# How modern day jews view salvation



## Weston Stoler (Nov 30, 2011)

I have been studying modern day Judaism and I am wondering how Christianity answers these questions. Aparently modern day orthodox Jews would say that the law was never meant to apply to the gentile and that if they follow the covenant of Noah they will be "saved" However even "saved" is a very generic term and with the laws their is a genericness about it. How do we Christians combat that when we witness to a jew and say that Christ came to be the fulfillment of the law.


----------



## louis_jp (Nov 30, 2011)

The law was never meant to apply to the Jews either in the sense of earning their salvation from it. "For if a law had been given that could give life, then righteousness would indeed be by the law." (Gal. 3:21)


----------



## jogri17 (Nov 30, 2011)

We reason by showing Jesus is the messiah. THis is the starting point, not arguing over the nature of the Law.


----------



## rbcbob (Nov 30, 2011)

There is but one covenant of grace with mankind, announced in Genesis and carried through the prophets and apostles. The pre-Abrahamic peoples, the Jews, and the Gentiles are all in need of the one and only Redemption and Redeemer provided by God to His creatures;

Galatians 3:16 Now to Abraham and his Seed were the promises made. He does not say, "And to seeds," as of many, but as of one, "And to your Seed," who is Christ.

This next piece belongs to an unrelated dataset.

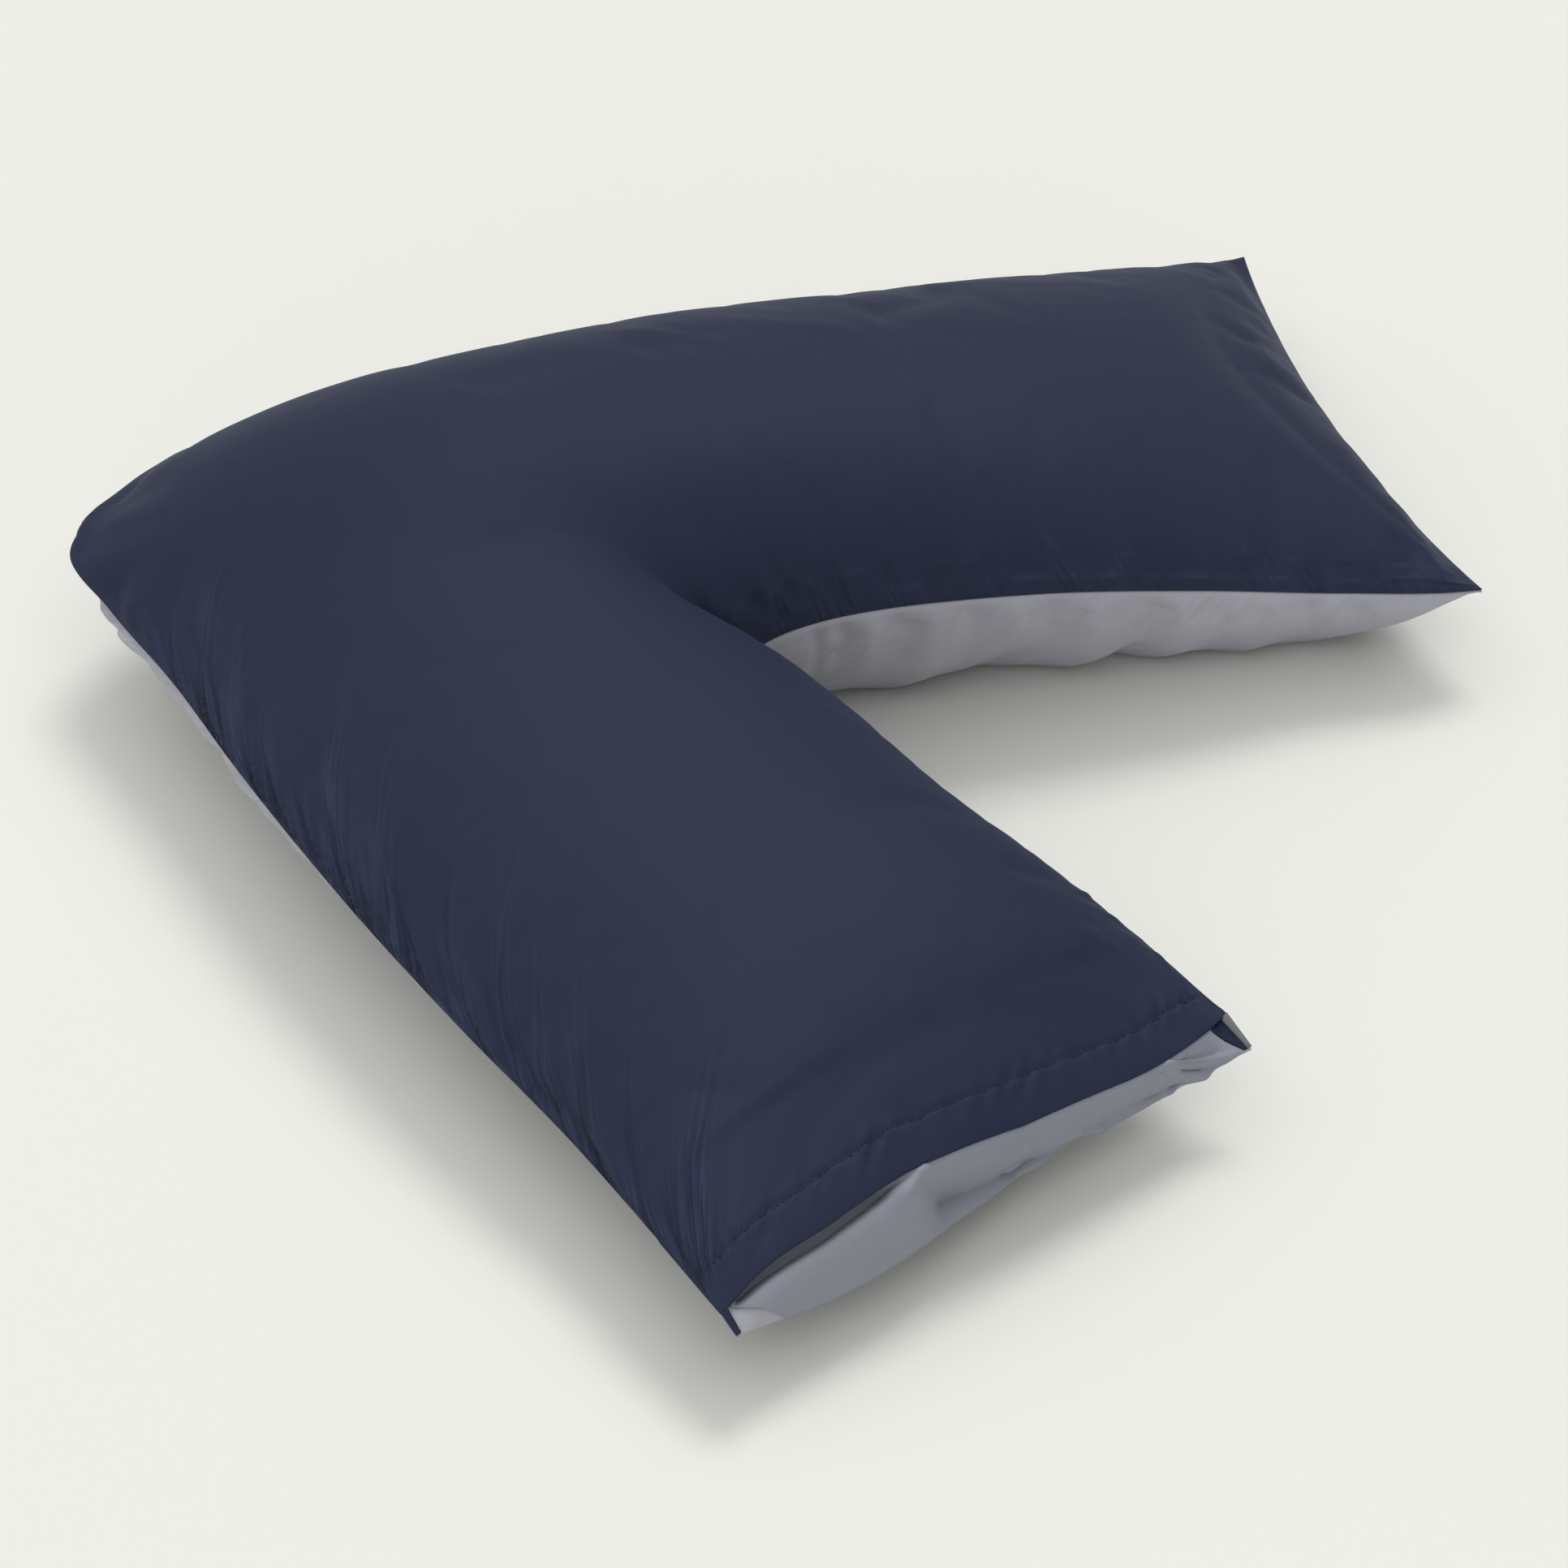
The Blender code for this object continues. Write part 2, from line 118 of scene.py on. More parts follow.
# Creases of the top cover. Each runs from one place to another, in millimetres along the
# pillow and in percent of the way round the cloth, and fades out towards its second end. Then
# come its width and its depth, which is above 0 for a trough and below 0 for a ridge.
TOP_CREASES = (
    # the closed end and the back of the closed arm
    (27, 34, 34, 49, 12, 4.0),
    (37, 42, 46, 53, 10, -3.0),
    (32, 54, 36, 64, 11, 4.0),
    (48, 44, 74, 40, 8, 2.0),
    (286, 41, 212, 33, 14, 3.5),
    (452, 46, 392, 44, 13, 3.0),
    (580, 47, 478, 45, 14, 3.0),
    (406, 47, 473, 36, 8, -1.4),
    (320, 47, 408, 39, 8, -1.2),
    (232, 30, 110, 34, 9, -1.5),
    # the puckers along the closed arm's inner seam
    (40, 92, 38, 74, 11, 3.5),
    (61, 98, 68, 86, 6, 2.2),
    (104, 97, 112, 86, 8, 3.2),
    (150, 98, 158, 89, 6, 1.6),
    (226, 99, 222, 87, 7, 2.2),
    (262, 98, 268, 90, 6, -1.4),
    (334, 98, 320, 87, 8, 2.6),
    (360, 98, 346, 86, 8, 2.6),
    (398, 98, 384, 88, 6, 1.8),
    (430, 98, 440, 86, 8, 2.0),
    (500, 98, 480, 82, 10, 2.4),
    # the outer corner
    (697, 6, 668, 24, 12, -3.6),
    (684, 12, 706, 24, 12, 6.0),
    (716, 6, 726, 26, 10, 2.4),
    (740, 6, 742, 24, 8, -1.2),
    (760, 4, 746, 28, 9, 2.0),
    (782, 5, 750, 22, 7, -1.4),
    (800, 5, 734, 30, 6, -1.3),
    (806, 4, 756, 32, 6, 1.4),
    # the drags along the open arm's outer seam
    (826, 3, 774, 20, 5.5, 4.0),
    (842, 2, 784, 18, 4.5, -3.0),
    (862, 1, 807, 17, 5.5, 4.4),
    (876, 1, 828, 14, 4.5, -3.7),
    (890, 1, 838, 14, 4.5, 4.0),
    (906, 1, 854, 13, 4.5, -3.0),
    (922, 1, 870, 15, 5.5, 4.4),
    (940, 1, 879, 13, 4.5, -4.0),
    (956, 1, 898, 12, 4.5, 3.7),
    (970, 1, 906, 14, 4.5, -2.8),
    (988, 2, 912, 15, 5.5, 4.8),
    (1002, 1, 931, 13, 4.5, -4.0),
    (1018, 1, 950, 15, 5.5, 4.8),
    (1036, 1, 968, 11, 4.5, -3.0),
    (1056, 1, 982, 12, 5.5, 3.3),
    (1078, 1, 1001, 12, 5.5, -3.3),
    (1096, 1, 1006, 16, 6.5, 5.2),
    (1122, 1, 1051, 11, 5.5, -2.5),
    (1150, 1, 1079, 11, 6.5, 3.3),
    (1184, 1, 1113, 10, 6.5, -2.5),
    (1222, 1, 1122, 13, 7.5, 4.4),
    (1262, 1, 1188, 10, 7.5, 4.8),
    (1300, 2, 1239, 10, 6.5, -3.0),
    (1330, 2, 1291, 12, 6.5, 3.3),
    # the open arm's inner side and the mouth
    (1150, 66, 1166, 80, 13, 2.4),
    (1222, 76, 1240, 88, 12, 3.4),
    (1236, 89, 1238, 80, 4, -1.4),
    (1248, 90, 1246, 82, 6, 1.6),
    (1300, 76, 1334, 82, 11, 3.2),
    (1298, 93, 1354, 86, 5, -1.2),
    (1348, 89, 1312, 93, 4, 2.2),
    (1352, 44, 1322, 46, 11, 2.6),
    (1358, 56, 1342, 56, 8, 2.4),
    (1358, 62, 1344, 63, 7, -1.2),
    (1358, 30, 1346, 31, 8, 1.2),
    (1358, 70, 1346, 69, 7, 1.4),
)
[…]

Isaiah 33:22 (For the LORD is our Judge, The LORD is our Lawgiver, The LORD is our King; He will save us); 

James 4:12 There is one Lawgiver, who is able to save and to destroy. Who are you to judge another?


----------



## Weston Stoler (Nov 30, 2011)

I didn't realize that I but some of my old Dispensational leanings in that question. They come back on a frequent basis lol


----------



## Pilgrim (Nov 30, 2011)

I have seen some of them argue that Christ was a Prophet who only wanted the Gentiles to follow the Noahide laws but that his followers misconstrued and misunderstood his teachings. Or something like that.


----------



## Romans922 (Nov 30, 2011)

How does one follow the Covenant of Noah?


----------



## Weston Stoler (Nov 30, 2011)

Romans922 said:


> How does one follow the Covenant of Noah?

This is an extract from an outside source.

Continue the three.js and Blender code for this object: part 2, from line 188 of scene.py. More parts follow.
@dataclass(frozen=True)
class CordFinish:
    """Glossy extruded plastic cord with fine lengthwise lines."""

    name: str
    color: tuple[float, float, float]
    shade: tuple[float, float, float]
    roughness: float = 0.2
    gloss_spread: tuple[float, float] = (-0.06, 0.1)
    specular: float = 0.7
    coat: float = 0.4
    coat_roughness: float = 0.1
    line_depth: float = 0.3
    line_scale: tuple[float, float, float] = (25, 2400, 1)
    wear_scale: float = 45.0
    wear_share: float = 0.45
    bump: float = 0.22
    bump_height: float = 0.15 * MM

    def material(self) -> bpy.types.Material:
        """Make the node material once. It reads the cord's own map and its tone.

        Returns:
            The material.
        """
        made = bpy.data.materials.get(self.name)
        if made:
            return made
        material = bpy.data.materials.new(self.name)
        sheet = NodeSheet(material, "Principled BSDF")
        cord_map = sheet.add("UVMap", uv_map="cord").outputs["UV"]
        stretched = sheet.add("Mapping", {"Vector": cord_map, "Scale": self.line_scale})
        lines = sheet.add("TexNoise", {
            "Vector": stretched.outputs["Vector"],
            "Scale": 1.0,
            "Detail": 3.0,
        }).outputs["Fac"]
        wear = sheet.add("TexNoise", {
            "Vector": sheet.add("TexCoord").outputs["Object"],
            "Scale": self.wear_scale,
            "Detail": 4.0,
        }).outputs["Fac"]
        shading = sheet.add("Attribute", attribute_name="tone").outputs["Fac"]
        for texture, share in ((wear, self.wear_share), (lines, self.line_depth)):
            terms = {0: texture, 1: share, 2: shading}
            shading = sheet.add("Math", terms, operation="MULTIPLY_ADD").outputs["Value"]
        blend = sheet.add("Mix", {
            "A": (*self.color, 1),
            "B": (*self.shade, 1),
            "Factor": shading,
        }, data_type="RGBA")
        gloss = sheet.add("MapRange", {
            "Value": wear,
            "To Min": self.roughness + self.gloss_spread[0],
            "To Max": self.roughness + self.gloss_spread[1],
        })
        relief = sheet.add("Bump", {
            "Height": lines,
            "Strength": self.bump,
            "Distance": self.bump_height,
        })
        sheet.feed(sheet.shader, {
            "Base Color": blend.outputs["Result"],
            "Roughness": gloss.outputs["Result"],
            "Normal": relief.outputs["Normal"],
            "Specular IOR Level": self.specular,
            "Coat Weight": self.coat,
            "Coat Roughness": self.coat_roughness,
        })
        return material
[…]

That is a good question. In their mind apparently the law was only to be followed by the jews and that the only covenant we have to follow is the noahic covenant. However they arn't very strict on the application.

---------- Post added at 04:07 PM ---------- Previous post was at 04:06 PM ----------

Seven Laws of Noah - Wikipedia, the free encyclopedia


----------